● **Exercise description**
The material below contains a line with "trace(line_width=hook_wire)" and a line with "points = [vertex.co". Copy exactly those two lines and all lines between them.

== Given data

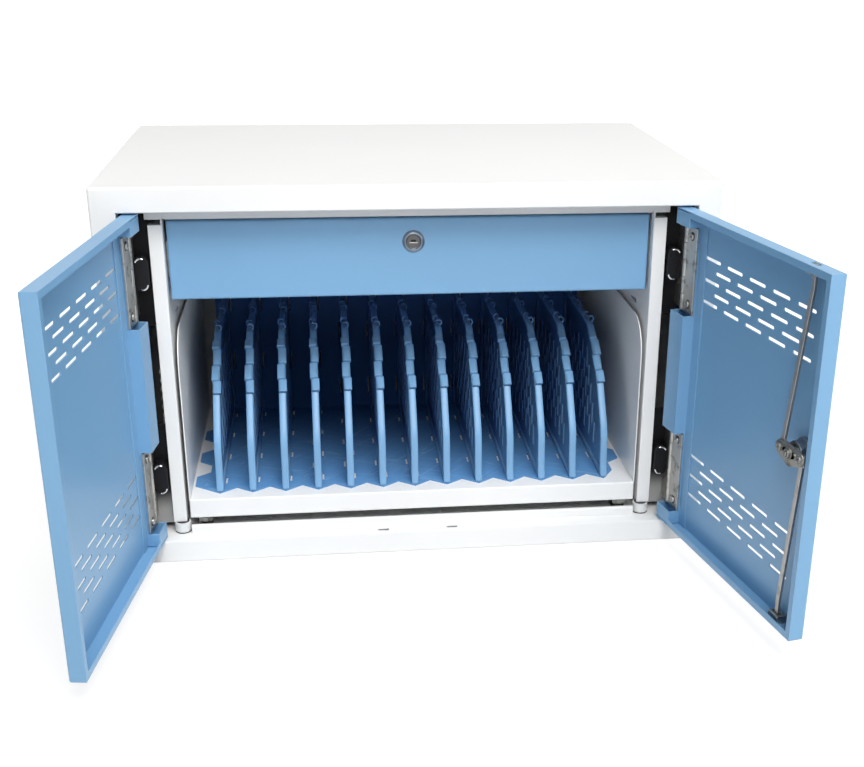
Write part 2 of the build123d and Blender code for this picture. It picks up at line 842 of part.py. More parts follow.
for rod_name, direction in (("rod_upper", 1), ("rod_lower", -1)):
    with BuildPart(lock_plane) as lock_rod:
        pin_x = lock_x + direction * crank_radius
        slot_middle = pin_x - direction * pin_swing / 2
        yoke_half = yoke_slot_length / 2 + yoke_rim
        yoke_depth = door_y(yoke_level, yoke_level + rod_sheet)
        yoke_end = lock_z + direction * (yoke_slot_height / 2 + 2 * yoke_rim)
        block(
            (slot_middle - yoke_half, slot_middle + yoke_half),
            yoke_depth,
            (lock_z - direction * (yoke_slot_height / 2 + yoke_rim), yoke_end),
        )
        block(
            (slot_middle - yoke_slot_length / 2, slot_middle + yoke_slot_length / 2),
            yoke_depth,
            (lock_z - yoke_slot_height / 2, lock_z + yoke_slot_height / 2),
            Mode.SUBTRACT,
        )
        tip = panel_high if direction > 0 else panel_low
        bend = tip - direction * rod_straight
        yoke_y = sum(yoke_depth) / 2
        for level, spot in ((yoke_end, (pin_x, yoke_y)), (bend, (rod_x, rod_y))):
            with BuildSketch(
                Plane(origin=lock_plane.origin, x_dir=lock_plane.x_dir, z_dir=(0, 0, 1)).offset(level)
            ):
                with Locations(spot):
                    Rectangle(rod_width, rod_sheet)
        loft()
        block(
            (rod_x - rod_width / 2, rod_x + rod_width / 2),
            (rod_y - rod_sheet / 2, rod_y + rod_sheet / 2),
            (bend, tip),
        )
    keep(lock_rod, rod_name)

with BuildPart(lock_plane) as rod_guides:
    for level, direction in ((inside_low, 1), (inside_high, -1)):
        z = (level, level + direction * guide_height)
        half = keeper_length / 2 + guide_wall
        block(
            (rod_x - half, rod_x + half),
            door_y(door_bend, keeper_set_back + keeper_width / 2 + guide_wall),
            z,
        )
        block(
            (rod_x - keeper_length / 2, rod_x + keeper_length / 2),
            (rod_y - keeper_width / 2, rod_y + keeper_width / 2),
            z,
            Mode.SUBTRACT,
        )
keep(rod_guides, "rod_guides")

# ---------------------------------------------------------------- drawer

drawer_x = rack_x - drawer_side_gap
cam_z = drawer_high - cam_lock_drop
drawer_box_z = (drawer_low + drawer_box_low, drawer_high - drawer_box_high)
cam_hole_radius = cam_barrel_radius + pin_clearance

with BuildPart() as drawer_front:
    block((-drawer_x, drawer_x), (drawer_front_y, drawer_box_front), (drawer_low, drawer_high))
    fillet(drawer_front.faces().sort_by(Axis.Y)[0].edges(), drawer_bend)
    offset(amount=-drawer_sheet, openings=drawer_front.faces().sort_by(Axis.Y)[-1])
    drum((0, drawer_front_y, cam_z), cam_hole_radius, drawer_sheet, LOOK_IN, Mode.SUBTRACT)
keep(drawer_front, "drawer_front")

with BuildPart() as drawer_box:
    block((-drawer_box_x, drawer_box_x), (drawer_box_front, drawer_box_back), drawer_box_z)
    fillet(drawer_box.edges().filter_by(Axis.Z), drawer_bend)
    offset(amount=-drawer_sheet, openings=drawer_box.faces().sort_by(Axis.Z)[-1])
    drum((0, drawer_box_front, cam_z), cam_hole_radius, drawer_sheet, LOOK_IN, Mode.SUBTRACT)
keep(drawer_box, "drawer_box")

runner_z = (slide_z[0] + slide_sheet + slide_gap, slide_z[1] - slide_sheet - slide_gap)

with BuildPart() as drawer_runners:
    for side in SIDES.values():
        outer = rack_x - slide_sheet - slide_gap
        block((side * drawer_box_x, side * outer), slide_span, runner_z)
        block(
            (side * (drawer_box_x + slide_sheet), side * (outer - slide_sheet)),
            slide_span,
            (runner_z[0] + slide_sheet, runner_z[1] - slide_sheet),
            Mode.SUBTRACT,
        )
keep(drawer_runners, "drawer_runners")

with BuildPart() as drawer_lock_body:
    drum((0, drawer_front_y, cam_z), cam_lock_radius, cam_lock_rim, LOOK_OUT)
    fillet(drawer_lock_body.faces().sort_by(Axis.Y)[0].edges(), cam_lock_bend)
    drum((0, drawer_front_y, cam_z), cam_barrel_radius, cam_barrel_length, LOOK_IN)
    drum(
        (0, drawer_front_y - cam_lock_rim, cam_z),
        cam_bore + pin_clearance,
        cam_lock_rim + cam_barrel_length,
        LOOK_IN,
        Mode.SUBTRACT,
    )
keep(drawer_lock_body, "drawer_lock_body")

cam_y = drawer_front_y + cam_barrel_length

with BuildPart() as drawer_lock_plug:
    face_y = drawer_front_y - cam_lock_rim + pin_clearance
    drum((0, face_y, cam_z), cam_bore, cam_y - face_y, LOOK_IN)
    block(
        (-keyway_length / 2, keyway_length / 2),
        (face_y, face_y + keyway_depth),
        (cam_z - keyway_width / 2, cam_z + keyway_width / 2),
        Mode.SUBTRACT,
    )
keep(drawer_lock_plug, "drawer_lock_plug")

with BuildPart() as drawer_lock_cam:
    with BuildSketch(Plane(origin=(0, cam_y, cam_z), x_dir=(1, 0, 0), z_dir=(0, 1, 0))):
        with Locations((cam_reach / 2 - cam_width / 4, 0)):
            SlotOverall(cam_reach + cam_width / 2, cam_width)
    extrude(amount=cam_sheet)
keep(drawer_lock_cam, "drawer_lock_cam")

# ---------------------------------------------------------------- tray

with BuildPart() as tray_shelf:
    block((-tray_x, tray_x), (tray_front, tray_back), (tray_low, tray_top))
    fillet(tray_shelf.edges().filter_by(Axis.Y).group_by(Axis.Z)[-1], tray_bend)
    fillet(tray_shelf.faces().sort_by(Axis.Y)[0].edges().filter_by(Axis.X).sort_by(Axis.Z)[-1], tray_bend)
    open_faces = [tray_shelf.faces().sort_by(Axis.Z)[0], tray_shelf.faces().sort_by(Axis.Y)[-1]]
    offset(amount=-tray_sheet, openings=open_faces)
keep(tray_shelf, "tray_shelf")

with BuildPart() as tray_sides:
    for side in SIDES.values():
        with BuildSketch(Plane.YZ.offset(side * tray_x)):
            side_high = tray_top + tray_side_height
            with BuildLine():
                Polyline(
                    (tray_front, side_high - tray_side_corner),
                    (tray_front, tray_top),
                    (tray_back, tray_top),
                    (tray_back, side_high),
                    (tray_front + tray_side_corner, side_high),
                )
                RadiusArc(
                    (tray_front + tray_side_corner, side_high),
                    (tray_front, side_high - tray_side_corner),
                    -tray_side_corner,
                )
            make_face()
        extrude(amount=-side * tray_sheet)
keep(tray_sides, "tray_sides")

tray_runner_x = (tray_rail_inner + slide_sheet, tray_rail_x - slide_sheet - slide_gap)
tray_runner_z = (tray_rail_z[0] + slide_sheet + slide_gap, tray_rail_z[1] - slide_sheet - slide_gap)

with BuildPart() as tray_runners:
    for side in SIDES.values():
        inner = tray_rail_inner - slide_gap
        span = (tray_tab_span[0], tray_rail_span[1])
        block((side * inner, side * tray_runner_x[1]), span, tray_runner_z)
        block(
            (side * tray_runner_x[0], side * (tray_runner_x[1] - slide_sheet)),
            span,
            (tray_runner_z[0] + slide_sheet, tray_runner_z[1] - slide_sheet),
            Mode.SUBTRACT,
        )
        block(
            (side * inner, side * (inner - hanger_sheet)),
            span,
            (tray_runner_z[0], tray_top - tray_sheet),
        )
        tab_z = (step_top + slide_gap, step_top + tray_tab_height)
        block((side * inner, side * (inner + tray_tab_width)), tray_tab_span, tab_z)
        tab_middle = side * (inner + tray_tab_width / 2)
        drum((tab_middle, tray_tab_span[0], sum(tab_z) / 2), tab_screw_radius, screw_head_height, LOOK_OUT)
keep(tray_runners, "tray_runners")

# ---------------------------------------------------------------- phone bays

divider_xs = [bay_pitch * (i - (divider_count - 1) / 2) for i in range(divider_count)]
last_divider = divider_xs[-1]
wing_tip = tray_x - wing_gap - tray_sheet
wing_base = last_divider + wing_root
bay_y = front + bay_front


def wing_edge(side):
    """Gives the scalloped side of the bay base, from the front to the back.

    The right side steps half a pitch back from the left one.
    """
    points = []
    start = front + wing_first
    if side > 0:
        points.append((wing_base, start))
        points.append((wing_base, start + wing_pitch / 2 - wing_slope))
        start += wing_pitch / 2
    while start + wing_length + wing_slope < bay_back:
        points.append((side * wing_tip, start))
        points.append((side * wing_tip, start + wing_length))
        points.append((side * wing_base, start + wing_length + wing_slope))
        points.append((side * wing_base, start + wing_pitch - wing_slope))
        start += wing_pitch
    return [point for point in points if point[1] < bay_back] + [(side * wing_base, bay_back)]


def front_edge():
    """Gives the zigzag front of the bay base, from left to right."""
    points = [(divider_xs[0], bay_y)]
    for x in divider_xs[1:]:
        points.append((x - bay_pitch / 2, bay_y + bay_notch))
        points.append((x, bay_y))
    return points


with BuildPart() as bay_base:
    with BuildSketch(Plane.XY.offset(tray_top)):
        with BuildLine():
            outline = list(reversed(wing_edge(-1))) + front_edge() + wing_edge(1)
            Polyline(*outline, close=True)
        make_face()
        row = 0
        slot_y = front + wing_first + wing_length / 2
        while slot_y + bay_slot_length / 2 < bay_back - bay_slot_back_gap:
            side = 1 if row % 2 == 0 else -1
            with Locations(*[(x + side * bay_slot_inset, slot_y) for x in divider_xs]):
                Rectangle(bay_slot_width, bay_slot_length, mode=Mode.SUBTRACT)
            row += 1
            slot_y += wing_pitch / 2
    extrude(amount=bay_sheet)
    with BuildSketch(Plane(origin=(0, bay_back, 0), x_dir=(1, 0, 0), z_dir=(0, -1, 0))):
        with Locations((0, tray_top + (bay_back_height + bay_sheet) / 2)):
            Rectangle(2 * wing_base, bay_back_height + bay_sheet)
        row = 0
        slot_z = bay_top + back_slot_first
        while slot_z + back_slot_length / 2 < bay_top + bay_back_height:
            side = -1 if row % 2 == 0 else 1
            with Locations(*[(x + side * bay_slot_inset, slot_z) for x in divider_xs]):
                Rectangle(bay_slot_width, back_slot_length, mode=Mode.SUBTRACT)
            row += 1
            slot_z += back_slot_pitch
    extrude(amount=-bay_sheet)
keep(bay_base, "bay_base")

divider_points = [(front + y, bay_top + z) for y, z in divider_front]
divider_back = bay_back - divider_back_gap
divider_top = bay_top + divider_height
divider_outline = [*divider_points, (divider_back, divider_top), (divider_back, bay_top)]
hook_start = divider_points[-1][0]


def run_place(run):
    """Gives the middle, the tilt and the length of one run of a divider's front outline."""
    (y0, z0), (y1, z1) = divider_points[run], divider_points[run + 1]
    return ((y0 + y1) / 2, (z0 + z1) / 2), degrees(atan2(z1 - z0, y1 - y0)), hypot(y1 - y0, z1 - z0)


def web_slots():
    """Gives the centres of the tall slots in a divider's side, in columns that step half a row."""
    inset = divider_rim_depth + side_slot_pitch
    spots = []
    column = 0
    y = divider_points[first_clip - 1][0] + inset
    while y < divider_back - inset:
        z = bay_top + inset + side_slot_length / 2 + (side_slot_row_pitch / 2 if column % 2 else 0)
        while z + side_slot_length / 2 < outline_height(y - side_slot_pitch) - inset:
            spots.append((y, z))
            z += side_slot_row_pitch
        y += side_slot_pitch
        column += 1
    return spots


def outline_height(y):
    """Gives the height of a divider's front outline at a place along Y."""
    for (y0, z0), (y1, z1) in zip(divider_points, divider_points[1:]):
        if y0 <= y <= y1:
            return z0 + (z1 - z0) * (y - y0) / (y1 - y0)
    return divider_top


for number, x in enumerate(divider_xs, 1):
    with BuildPart() as divider:
        with BuildSketch(Plane.YZ.offset(x - divider_web / 2)):
            Polygon(*divider_outline, align=None)
            with Locations(*web_slots()):
                SlotOverall(side_slot_length, side_slot_width, rotation=90, mode=Mode.SUBTRACT)
        extrude(amount=divider_web)
        with BuildSketch(Plane.YZ.offset(x - divider_rim / 2)):
            Polygon(*divider_outline, align=None)
            offset(amount=-divider_rim_depth, kind=Kind.INTERSECTION, mode=Mode.SUBTRACT)
        extrude(amount=divider_rim)
        for step in range(clip_count):
            shift = clip_shift if step % 2 == 0 else -clip_shift
            sign = 1 if shift > 0 else -1
            (y, z), tilt, length = run_place(first_clip + step)
            for edge, mode in ((-sign, Mode.SUBTRACT), (sign, Mode.ADD)):
                reach = divider_rim / 2 + (clip_shift / 2 if mode == Mode.ADD else -clip_shift / 2)
                with Locations(Location((x + edge * reach, y, z), (tilt, 0, 0))):
                    Box(
                        clip_shift,
                        length - groove_width,
                        divider_rim_depth,
                        align=(Align.CENTER, Align.CENTER, Align.MAX),
                        mode=mode,
                    )
        for step in range(clip_count + 1):
            y, z = divider_points[first_clip + step]
            tilt = run_place(min(first_clip + step, first_clip + clip_count - 1))[1]
            with Locations(Location((x, y, z), (tilt, 0, 0))):
                Box(2 * divider_rim, groove_width, 2 * groove_depth, mode=Mode.SUBTRACT)
        y = hook_start
        hook_number = 0
        while y + hook_depth < divider_back:
            side = 1 if hook_number % 2 == 0 else -1
            with BuildSketch(Plane(origin=(x, y, divider_top), x_dir=(1, 0, 0), z_dir=(0, -1, 0))):
                with BuildLine():
                    CenterArc((side * hook_offset, hook_radius), hook_radius, -90, side * hook_sweep)
                trace(line_width=hook_wire)
            extrude(amount=-hook_depth)
            y += hook_stagger if side > 0 else hook_pair_pitch - hook_stagger
            hook_number += 1
    keep(divider, f"divider_{number:02d}")
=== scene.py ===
"""Dresses a desk-top phone cabinet in paint, metal and plastic, and adds its mouldings and fittings.

Lengths are in metres. X runs to the right, Y to the back and Z up, from the middle of the case's underside.
"""

import math
from itertools import product

import bmesh
import bpy
import numpy as np
from bpy.props import FloatProperty, FloatVectorProperty, PointerProperty
from mathutils import Matrix, Vector


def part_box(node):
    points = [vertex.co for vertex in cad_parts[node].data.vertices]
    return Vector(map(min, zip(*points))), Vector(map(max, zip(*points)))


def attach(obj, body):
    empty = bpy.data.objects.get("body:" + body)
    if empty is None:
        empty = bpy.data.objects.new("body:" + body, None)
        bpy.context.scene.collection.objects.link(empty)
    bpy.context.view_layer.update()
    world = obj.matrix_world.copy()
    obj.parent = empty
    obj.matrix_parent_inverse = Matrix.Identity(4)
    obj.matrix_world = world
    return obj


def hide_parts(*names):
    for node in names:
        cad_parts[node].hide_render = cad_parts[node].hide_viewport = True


bl_info = {
    "name": "Phone cabinet",
    "version": (1, 0, 0),
    "blender": (4, 5, 0),
    "location": "3D View > Sidebar > Cabinet",
    "description": "Finishes and small fittings of a desk-top phone cabinet",
    "category": "Object",
}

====

● **Response to the task**
                trace(line_width=hook_wire)
            extrude(amount=-hook_depth)
            y += hook_stagger if side > 0 else hook_pair_pitch - hook_stagger
            hook_number += 1
    keep(divider, f"divider_{number:02d}")
=== scene.py ===
"""Dresses a desk-top phone cabinet in paint, metal and plastic, and adds its mouldings and fittings.

Lengths are in metres. X runs to the right, Y to the back and Z up, from the middle of the case's underside.
"""

import math
from itertools import product

import bmesh
import bpy
import numpy as np
from bpy.props import FloatProperty, FloatVectorProperty, PointerProperty
from mathutils import Matrix, Vector


def part_box(node):
    points = [vertex.co for vertex in cad_parts[node].data.vertices]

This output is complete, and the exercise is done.